Bug #89195 | Total ordering of transactions is not respected in Group Replication. | ||
---|---|---|---|
Submitted: | 11 Jan 2018 19:15 | Modified: | 25 Jul 2019 14:45 |
Reporter: | Jean-François Gagné | Email Updates: | |
Status: | Closed | Impact on me: | |
Category: | MySQL Server: Group Replication | Severity: | S2 (Serious) |
Version: | 5.7.20, 8.0.3 | OS: | Any |
Assigned to: | CPU Architecture: | Any |
[11 Jan 2018 19:15]
Jean-François Gagné
[15 Jan 2018 12:40]
MySQL Verification Team
Hello Jean, Thank you for the report and detailed steps.
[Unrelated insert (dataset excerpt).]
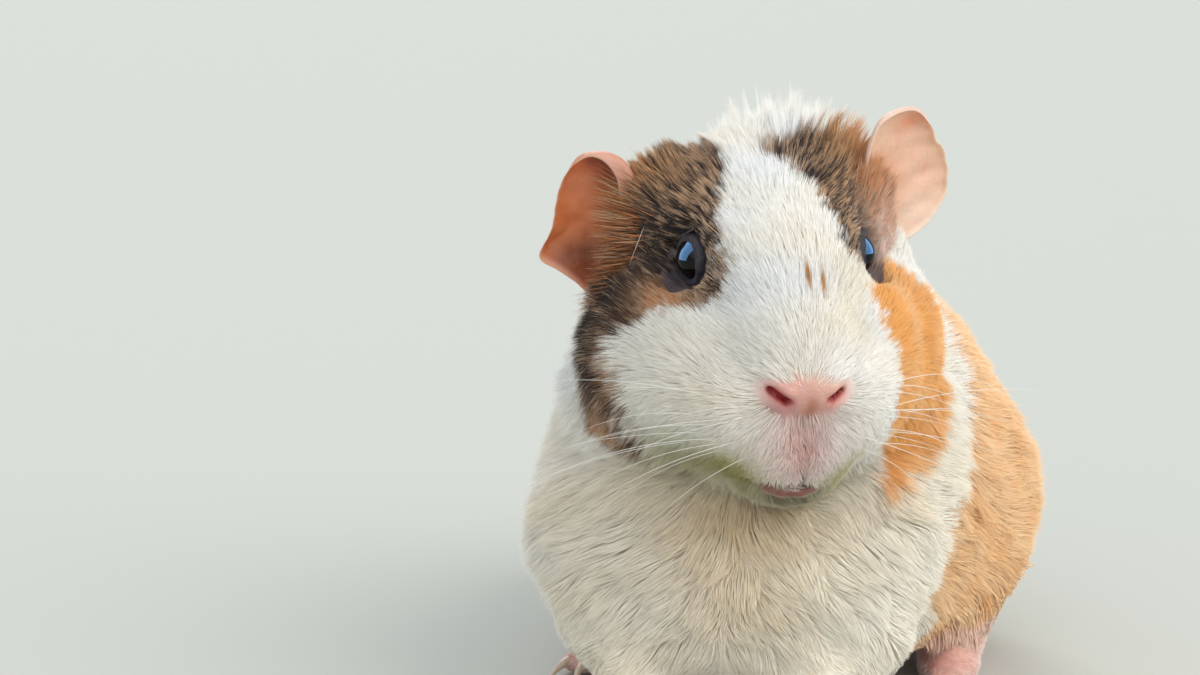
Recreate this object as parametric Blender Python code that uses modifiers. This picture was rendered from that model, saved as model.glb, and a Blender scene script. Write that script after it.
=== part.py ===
"""A guinea pig at life size, sitting up on its forelegs with its head turned a little to its left.

Lengths below are in millimetres and become metres when a shape is made. +Z is up, the animal faces -Y
and its left side is towards +X. The origin is on the floor, at the middle of the model's box.

The flesh is blocked out from ellipsoids, each one a named mass of the body. They are fused, smoothed and
then parted by thin cuts into head, nose, neck, trunk and legs. Paws, ears and eyes are made on their
own, because they are finer than the rest. Every outline is that of the coat's tips.
"""

from math import atan2, cos, exp, hypot, radians, sqrt

import bmesh
import bpy
from mathutils import Matrix, Vector

MM = 0.001
GAP = 0.3  # clearance between neighbouring pieces
SIDES = {"right": -1, "left": 1}

# Pose: the body points a little to its own right, and the head turns back to its left and nods.
BODY_YAW = radians(-15)
HEAD_YAW = radians(9)
HEAD_NOD = radians(13)
HEAD_ROLL = radians(-1)
EYE_HEIGHT = 110
HEAD_SHIFT = 10.2  # the middle of the eyes, to the left of the breast
HEAD_REACH = 10  # and in front of it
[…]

Thanks, Umesh
[15 Jan 2018 12:40]
MySQL Verification Team
Taken from Bug #89194
Attachment: 89194_5.7.20.results (application/octet-stream, text), 23.38 KiB.
[15 Jan 2018 18:12]
Nuno Carvalho
Posted by developer: Hi Jean-François, Thank you for your detailed analysis of Group Replication. Group Replication ensures that all servers receive and certify the same set of transactions in the same order, from that point on, on multi-primary mode, the apply of transactions may not respect the certification order if and only if that does not break consistency[1]. From that moment onwards, a local transaction commit may be released as soon as the transaction is certified. Remote transactions need to be applied. This may lead to transactions being *externalized* in a slight different order. On single primary mode, there is a small chance that concurrent and non-contending local transactions are committed and externalized in a different order than that set by PAXOS. This is not problematic, since such execution histories are still consistent and valid. > Secondaries will commit in the same order, given that they observe the total order defined by PAXOS because they run with slave_preserve_commit_order set. Although this does not break consistency, it may lead to a slightly different, but valid, externalization order for a set of concurrent transactions committing together on the primary and eventually applied to the secondaries. We will update the documentation with these low level details. Thanks for your interest on this subject. [1] Unless there is a bug, and you did found one: BUG#89194: Wrong certification lead to data inconsistency and GR breakage which is a duplicate of BUG#86078: Bad Write Set tracking with UNIQUE KEY on a DELETE followed by an INSERT On your example, certification is failing to detect a conflict and that breaks the consistency. Best regards, Nuno Carvalho
[25 Jul 2019 14:45]
Margaret Fisher
Posted by developer: Thanks for raising this! Sorry it didn't get handled earlier. I've added the following explanation to https://dev.mysql.com/doc/refman/5.7/en/group-replication-summary.html instead of the sentence you quoted about applying the transactions in the same order: For applying and externalizing the certified transactions, Group Replication permits servers to deviate from the agreed order of the transactions if this does not break consistency and validity. Group Replication is an eventual consistency system, meaning that as soon as the incoming traffic slows down or stops, all group members have the same data content. While traffic is flowing, transactions can be externalized in a slightly different order, or externalized on some members before the others. For example, in multi-primary mode, a local transaction might be externalized immediately following certification, although a remote transaction that is earlier in the global order has not yet been applied. This is permitted when the certification process has established that there is no conflict between the transactions. In single-primary mode, on the primary server, there is a small chance that concurrent, non-conflicting local transactions might be committed and externalized in a different order from the global order agreed by Group Replication. On the secondaries, which do not accept writes from clients, transactions are always committed and externalized in the agreed order.